Principles of Sharia Governance

Sharia governance in Islamic banks includes a set of fundamental principles aimed at ensuring that financial institutions comply with Islamic law. These principles include justice, transparency, responsibility, and integrity. Institutions are required to establish independent Sharia bodies to review and evaluate products and services to ensure their compliance with Islamic rules.

Challenges in Implementing Sharia Governance

Despite clear principles, the application of Sharia governance faces several challenges related to the interpretation and application of Sharia rulings. Fiqh (Islamic jurisprudence) opinions sometimes differ on the permissibility of certain transactions or financial products, adding complexity to the process of verifying Sharia compliance. This process may also be affected by a lack of sufficient expertise in this intricate and complex field.

Sharia governance in Islamic banks requires ongoing efforts and cooperation between jurists and bankers to achieve consistent alignment between banking practices and Sharia rules, enhancing trust in the Islamic financial system and boosting its status in the Saudi financial market.

Frequently Asked Questions (FAQs)

What are the main benefits of implementing effective governance in the banking sector?

Effective governance in the banking sector enhances transparency and accountability, leading to increased trust among banks, their clients, and investors. It also contributes to improved risk management and the stability of financial institutions, in addition to achieving compliance with international and local standards, opening the door to more investment opportunities.

How can governance contribute to reducing financial risks?

Governance helps develop effective risk management systems by systematically identifying, assessing, and monitoring financial risks.
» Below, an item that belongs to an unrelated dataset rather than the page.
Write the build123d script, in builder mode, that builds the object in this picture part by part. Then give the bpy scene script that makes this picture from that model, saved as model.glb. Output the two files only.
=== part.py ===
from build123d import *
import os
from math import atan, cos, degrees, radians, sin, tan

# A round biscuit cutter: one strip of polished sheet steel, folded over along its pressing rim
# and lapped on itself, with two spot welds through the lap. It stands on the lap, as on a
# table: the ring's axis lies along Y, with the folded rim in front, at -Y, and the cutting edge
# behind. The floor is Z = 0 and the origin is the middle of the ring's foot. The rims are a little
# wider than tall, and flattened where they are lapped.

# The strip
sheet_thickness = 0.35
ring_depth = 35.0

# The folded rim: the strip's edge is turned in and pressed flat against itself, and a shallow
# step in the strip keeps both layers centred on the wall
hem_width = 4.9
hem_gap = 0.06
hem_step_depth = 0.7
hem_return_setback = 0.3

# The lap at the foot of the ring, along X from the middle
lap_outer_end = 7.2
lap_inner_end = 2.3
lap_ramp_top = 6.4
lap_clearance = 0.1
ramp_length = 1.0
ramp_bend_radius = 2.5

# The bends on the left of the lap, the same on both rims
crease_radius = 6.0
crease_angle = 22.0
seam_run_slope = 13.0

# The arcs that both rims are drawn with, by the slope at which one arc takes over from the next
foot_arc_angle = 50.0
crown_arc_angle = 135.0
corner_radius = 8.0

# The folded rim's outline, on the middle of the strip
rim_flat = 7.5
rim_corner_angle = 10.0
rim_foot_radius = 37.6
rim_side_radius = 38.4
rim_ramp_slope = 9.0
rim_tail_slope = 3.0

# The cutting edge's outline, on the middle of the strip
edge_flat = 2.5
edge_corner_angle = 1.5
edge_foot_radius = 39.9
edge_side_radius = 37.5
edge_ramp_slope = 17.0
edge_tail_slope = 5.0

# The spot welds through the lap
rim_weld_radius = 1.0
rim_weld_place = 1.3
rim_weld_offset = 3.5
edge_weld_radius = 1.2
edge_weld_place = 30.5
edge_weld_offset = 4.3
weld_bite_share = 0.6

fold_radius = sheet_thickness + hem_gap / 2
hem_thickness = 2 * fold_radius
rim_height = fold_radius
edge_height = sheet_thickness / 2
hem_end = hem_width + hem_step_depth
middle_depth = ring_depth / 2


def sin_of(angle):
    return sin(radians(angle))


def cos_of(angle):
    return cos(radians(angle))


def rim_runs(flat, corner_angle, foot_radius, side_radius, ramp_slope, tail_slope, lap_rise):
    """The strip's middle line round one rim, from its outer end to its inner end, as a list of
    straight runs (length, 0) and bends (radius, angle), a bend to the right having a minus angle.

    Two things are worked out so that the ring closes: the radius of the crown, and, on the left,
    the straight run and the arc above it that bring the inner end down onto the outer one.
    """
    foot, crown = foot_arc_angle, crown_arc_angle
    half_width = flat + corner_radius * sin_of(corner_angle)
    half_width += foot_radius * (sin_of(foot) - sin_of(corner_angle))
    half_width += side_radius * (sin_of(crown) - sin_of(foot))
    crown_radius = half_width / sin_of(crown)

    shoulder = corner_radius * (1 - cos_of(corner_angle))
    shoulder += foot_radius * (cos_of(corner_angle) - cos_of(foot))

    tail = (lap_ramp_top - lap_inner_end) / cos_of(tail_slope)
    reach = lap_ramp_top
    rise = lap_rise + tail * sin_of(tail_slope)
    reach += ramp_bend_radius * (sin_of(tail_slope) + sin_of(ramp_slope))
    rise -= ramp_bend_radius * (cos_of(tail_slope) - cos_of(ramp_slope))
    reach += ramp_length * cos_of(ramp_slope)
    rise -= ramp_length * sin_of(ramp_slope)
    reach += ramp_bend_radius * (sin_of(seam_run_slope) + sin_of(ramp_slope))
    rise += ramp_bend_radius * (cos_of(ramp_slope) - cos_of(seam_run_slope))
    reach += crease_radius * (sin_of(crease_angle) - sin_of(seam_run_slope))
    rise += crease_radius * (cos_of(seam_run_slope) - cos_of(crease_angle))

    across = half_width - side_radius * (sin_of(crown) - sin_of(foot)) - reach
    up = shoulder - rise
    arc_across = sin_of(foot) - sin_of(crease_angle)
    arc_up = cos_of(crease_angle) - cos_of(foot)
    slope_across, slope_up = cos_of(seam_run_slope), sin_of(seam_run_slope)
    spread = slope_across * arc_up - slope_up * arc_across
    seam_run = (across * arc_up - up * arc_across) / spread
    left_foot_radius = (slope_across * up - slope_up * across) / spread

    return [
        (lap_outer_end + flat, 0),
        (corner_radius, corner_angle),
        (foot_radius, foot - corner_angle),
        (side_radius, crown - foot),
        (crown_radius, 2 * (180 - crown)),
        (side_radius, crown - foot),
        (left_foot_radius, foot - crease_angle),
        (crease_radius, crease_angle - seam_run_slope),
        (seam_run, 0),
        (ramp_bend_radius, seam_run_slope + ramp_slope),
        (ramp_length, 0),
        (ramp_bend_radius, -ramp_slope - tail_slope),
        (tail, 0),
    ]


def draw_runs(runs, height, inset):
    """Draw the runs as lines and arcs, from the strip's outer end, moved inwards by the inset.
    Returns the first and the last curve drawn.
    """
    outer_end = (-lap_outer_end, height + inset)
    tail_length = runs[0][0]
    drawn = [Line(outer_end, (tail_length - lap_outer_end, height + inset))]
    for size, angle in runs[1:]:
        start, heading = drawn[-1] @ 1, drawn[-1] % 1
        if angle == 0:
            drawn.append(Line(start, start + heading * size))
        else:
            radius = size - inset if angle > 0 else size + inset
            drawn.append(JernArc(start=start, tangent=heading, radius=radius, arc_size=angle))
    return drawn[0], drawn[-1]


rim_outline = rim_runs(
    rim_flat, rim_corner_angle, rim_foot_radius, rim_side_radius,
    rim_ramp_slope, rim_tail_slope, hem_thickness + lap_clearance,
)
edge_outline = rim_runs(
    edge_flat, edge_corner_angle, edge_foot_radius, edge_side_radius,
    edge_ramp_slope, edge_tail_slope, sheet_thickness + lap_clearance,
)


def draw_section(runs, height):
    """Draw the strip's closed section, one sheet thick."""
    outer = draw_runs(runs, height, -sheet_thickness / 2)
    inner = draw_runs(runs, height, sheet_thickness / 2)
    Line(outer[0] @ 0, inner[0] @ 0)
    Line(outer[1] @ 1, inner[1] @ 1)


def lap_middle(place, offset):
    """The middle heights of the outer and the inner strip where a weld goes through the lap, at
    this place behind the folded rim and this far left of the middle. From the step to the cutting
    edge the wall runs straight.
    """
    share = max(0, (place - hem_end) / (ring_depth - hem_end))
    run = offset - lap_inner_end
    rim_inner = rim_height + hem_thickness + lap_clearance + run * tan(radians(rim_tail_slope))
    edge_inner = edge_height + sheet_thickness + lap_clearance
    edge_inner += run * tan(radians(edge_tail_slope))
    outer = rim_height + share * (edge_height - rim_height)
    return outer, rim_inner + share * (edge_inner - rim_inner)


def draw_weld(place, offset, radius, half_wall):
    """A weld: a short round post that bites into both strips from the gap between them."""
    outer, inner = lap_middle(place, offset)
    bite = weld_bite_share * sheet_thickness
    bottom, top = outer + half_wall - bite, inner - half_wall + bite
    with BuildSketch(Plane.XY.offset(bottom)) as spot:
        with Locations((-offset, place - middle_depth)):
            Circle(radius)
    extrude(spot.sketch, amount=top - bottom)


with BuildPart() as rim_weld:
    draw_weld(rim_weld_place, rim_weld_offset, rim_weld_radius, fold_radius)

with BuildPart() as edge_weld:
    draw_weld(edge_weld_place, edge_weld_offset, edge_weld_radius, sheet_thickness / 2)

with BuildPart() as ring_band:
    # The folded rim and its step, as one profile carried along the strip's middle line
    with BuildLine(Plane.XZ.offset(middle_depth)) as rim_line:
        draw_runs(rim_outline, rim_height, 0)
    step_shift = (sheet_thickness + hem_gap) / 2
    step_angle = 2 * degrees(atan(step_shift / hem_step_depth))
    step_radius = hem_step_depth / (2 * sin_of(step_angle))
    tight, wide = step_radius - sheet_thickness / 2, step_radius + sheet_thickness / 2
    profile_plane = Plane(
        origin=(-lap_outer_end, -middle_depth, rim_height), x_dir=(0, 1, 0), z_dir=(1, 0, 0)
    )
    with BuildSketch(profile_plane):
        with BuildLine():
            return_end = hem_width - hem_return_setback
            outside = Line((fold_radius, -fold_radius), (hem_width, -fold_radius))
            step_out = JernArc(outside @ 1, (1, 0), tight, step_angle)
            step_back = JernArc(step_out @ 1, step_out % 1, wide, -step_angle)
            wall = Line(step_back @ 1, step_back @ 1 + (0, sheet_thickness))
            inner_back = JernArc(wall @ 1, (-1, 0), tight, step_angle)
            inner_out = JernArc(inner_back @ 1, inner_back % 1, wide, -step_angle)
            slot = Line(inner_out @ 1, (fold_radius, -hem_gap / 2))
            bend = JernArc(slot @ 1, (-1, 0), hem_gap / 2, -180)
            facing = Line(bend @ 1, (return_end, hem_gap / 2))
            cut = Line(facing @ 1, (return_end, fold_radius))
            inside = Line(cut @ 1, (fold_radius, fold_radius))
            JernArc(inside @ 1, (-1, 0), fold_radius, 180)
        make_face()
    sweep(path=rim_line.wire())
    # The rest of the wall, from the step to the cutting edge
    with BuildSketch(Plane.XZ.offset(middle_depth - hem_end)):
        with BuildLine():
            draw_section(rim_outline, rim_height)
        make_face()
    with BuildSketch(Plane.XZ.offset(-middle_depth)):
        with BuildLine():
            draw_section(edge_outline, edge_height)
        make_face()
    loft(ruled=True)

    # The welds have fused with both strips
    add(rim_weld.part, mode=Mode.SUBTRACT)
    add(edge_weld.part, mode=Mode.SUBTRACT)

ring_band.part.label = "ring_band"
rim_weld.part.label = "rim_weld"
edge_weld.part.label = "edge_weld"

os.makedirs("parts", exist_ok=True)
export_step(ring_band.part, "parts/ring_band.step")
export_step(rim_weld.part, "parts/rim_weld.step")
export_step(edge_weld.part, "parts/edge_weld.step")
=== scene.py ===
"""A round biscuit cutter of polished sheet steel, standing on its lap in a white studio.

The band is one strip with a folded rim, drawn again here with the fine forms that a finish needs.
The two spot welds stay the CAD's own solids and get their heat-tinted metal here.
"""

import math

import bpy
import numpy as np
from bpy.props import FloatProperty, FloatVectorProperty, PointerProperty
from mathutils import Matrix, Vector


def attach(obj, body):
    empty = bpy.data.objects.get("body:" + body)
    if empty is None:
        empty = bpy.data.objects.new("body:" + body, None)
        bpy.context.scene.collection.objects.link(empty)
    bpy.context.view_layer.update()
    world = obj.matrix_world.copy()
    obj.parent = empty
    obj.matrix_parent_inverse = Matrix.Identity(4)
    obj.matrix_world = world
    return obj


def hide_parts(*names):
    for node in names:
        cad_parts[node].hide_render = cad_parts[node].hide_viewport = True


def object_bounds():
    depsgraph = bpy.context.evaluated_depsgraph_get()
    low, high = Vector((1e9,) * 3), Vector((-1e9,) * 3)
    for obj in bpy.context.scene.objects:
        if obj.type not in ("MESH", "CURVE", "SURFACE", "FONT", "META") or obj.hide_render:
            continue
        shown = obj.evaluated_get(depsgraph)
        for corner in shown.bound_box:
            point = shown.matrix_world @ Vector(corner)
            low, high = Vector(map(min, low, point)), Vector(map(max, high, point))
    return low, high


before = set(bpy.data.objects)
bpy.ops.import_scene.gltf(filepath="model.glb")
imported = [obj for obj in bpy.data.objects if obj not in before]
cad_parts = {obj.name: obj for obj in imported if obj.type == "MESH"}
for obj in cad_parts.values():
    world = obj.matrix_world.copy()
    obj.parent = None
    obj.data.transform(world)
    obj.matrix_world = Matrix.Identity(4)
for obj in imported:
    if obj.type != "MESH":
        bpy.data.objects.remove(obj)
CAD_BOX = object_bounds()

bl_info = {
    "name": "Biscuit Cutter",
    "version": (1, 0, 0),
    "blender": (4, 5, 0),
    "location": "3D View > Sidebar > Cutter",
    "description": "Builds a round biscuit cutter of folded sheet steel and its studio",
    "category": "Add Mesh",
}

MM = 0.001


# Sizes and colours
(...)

It also enforces the application of clear policies and procedures to ensure an appropriate response to risks, in addition to strengthening internal control and auditing financial and administrative operations.
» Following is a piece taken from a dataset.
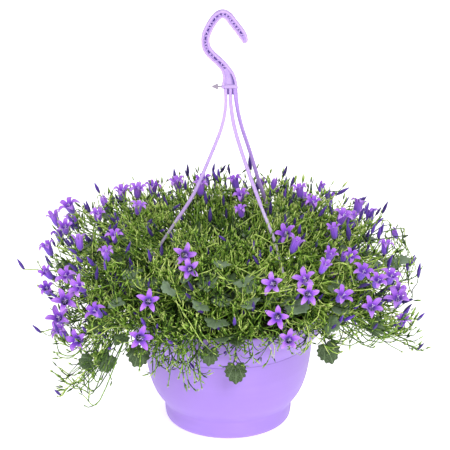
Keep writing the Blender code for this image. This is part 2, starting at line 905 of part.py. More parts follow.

What strategies are used to enhance governance practices among Saudi banks?

Strategies include training and educating employees on the importance of governance and how to properly implement it. Additionally, banks work to update their technology systems to provide a work environment that supports the application of governance standards. Furthermore, the role of regulatory bodies and committees within banks is enhanced to ensure employees comply with governance standards and to assess the performance of these practices periodically.